As both encoding schemes present a similar accuracy at 77 K and 12 K the entire time, this means that the less costly approach comprising the list of 10 defined states and programming instructions is preferable compared to the list of 120 pre-selected states. However, at 300 K the latter must be considered to sustain the accuracy over one week instead of two hours.

It is essential to emphasize that baseline accuracy is proportional to the number of output neurons57,58. Thus, a state-of-the-art accuracy of 90% could be achieved, for instance, in a VDSP-based SNN comprising 500 output neurons57,58. However, 50 output neurons serves the purpose of depicting the effect of drift on classification accuracy evolution overtime adequately, while simultaneously minimizing computational expenses.

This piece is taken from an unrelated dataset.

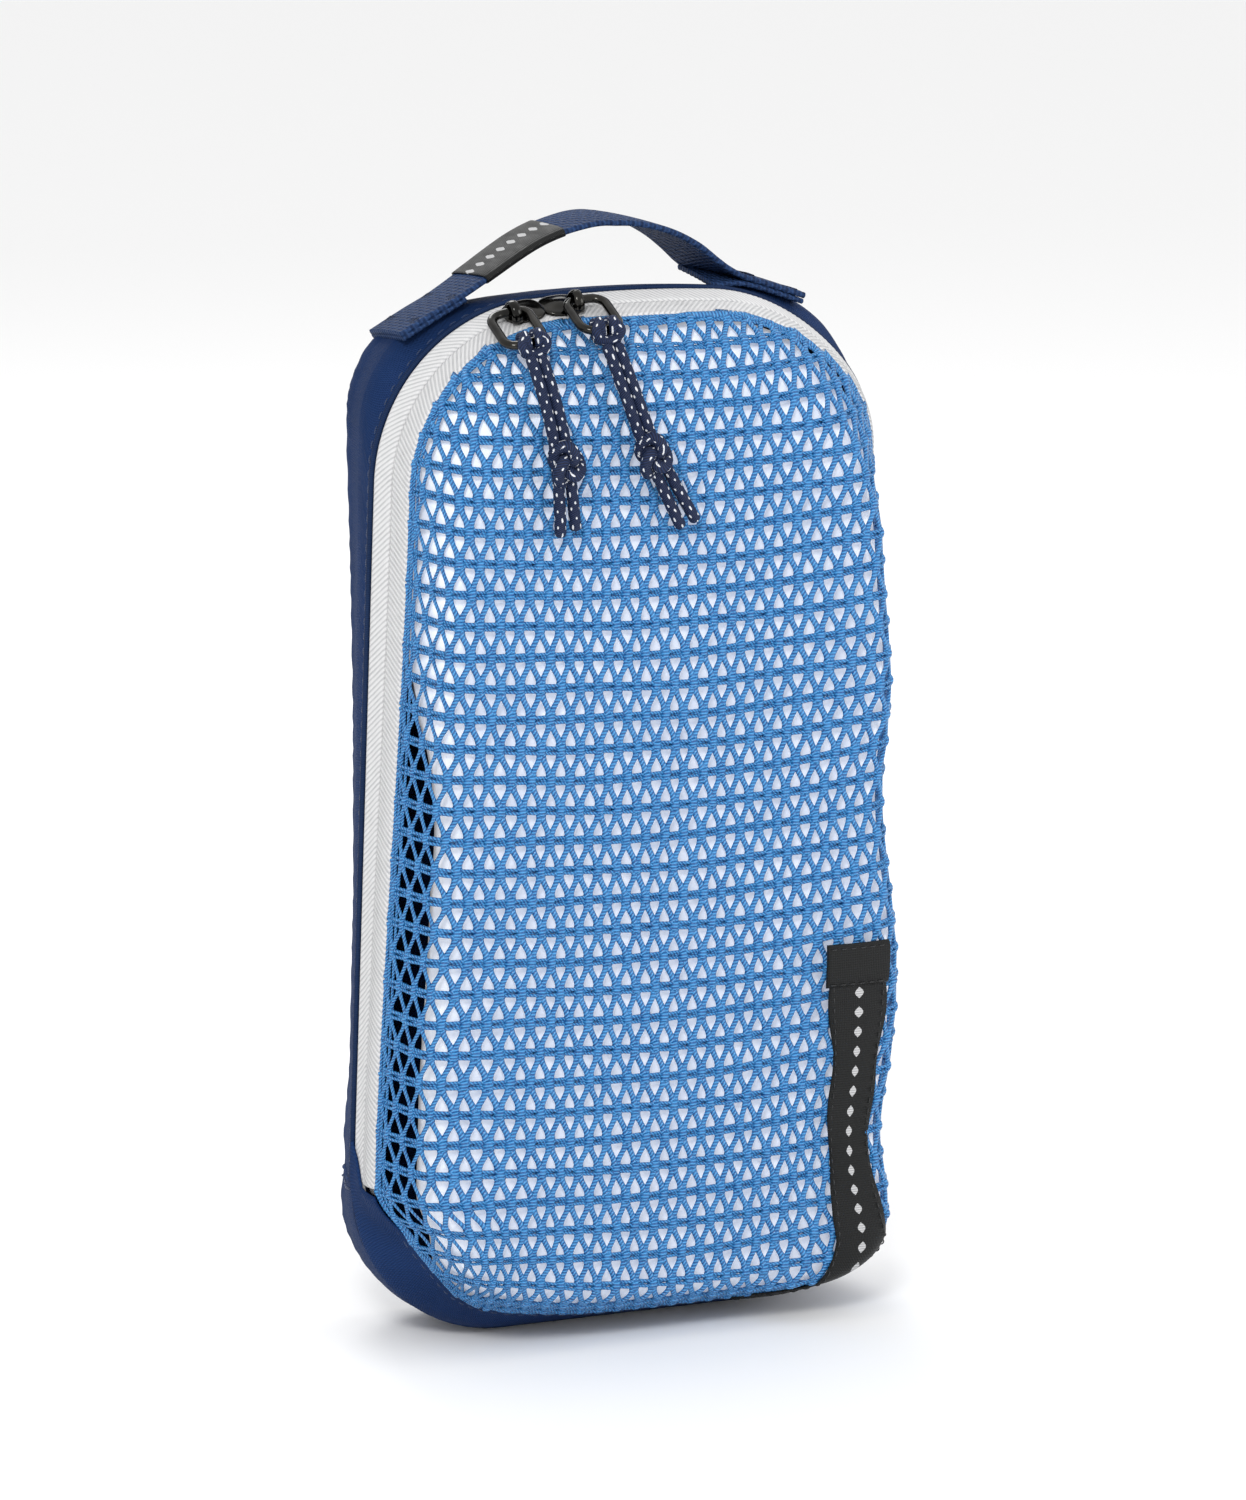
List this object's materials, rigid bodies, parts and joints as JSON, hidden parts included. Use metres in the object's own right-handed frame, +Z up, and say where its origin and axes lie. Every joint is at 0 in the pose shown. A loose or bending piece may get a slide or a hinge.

In sum, it should be noted that ePCM performance at cryogenic temperatures in SNN applications is enhanced due to this inherent drift mitigation aspects. The accuracy is sustained over two years and a less costly encoding approach is favoured at cryogenic temperatures. It thus enables and attests to its efficient application in spiking neural networks at cryogenic temperatures down to 12 K due to this near-zero drift condition without requiring any additional software or hardware solution to address drift mitigation.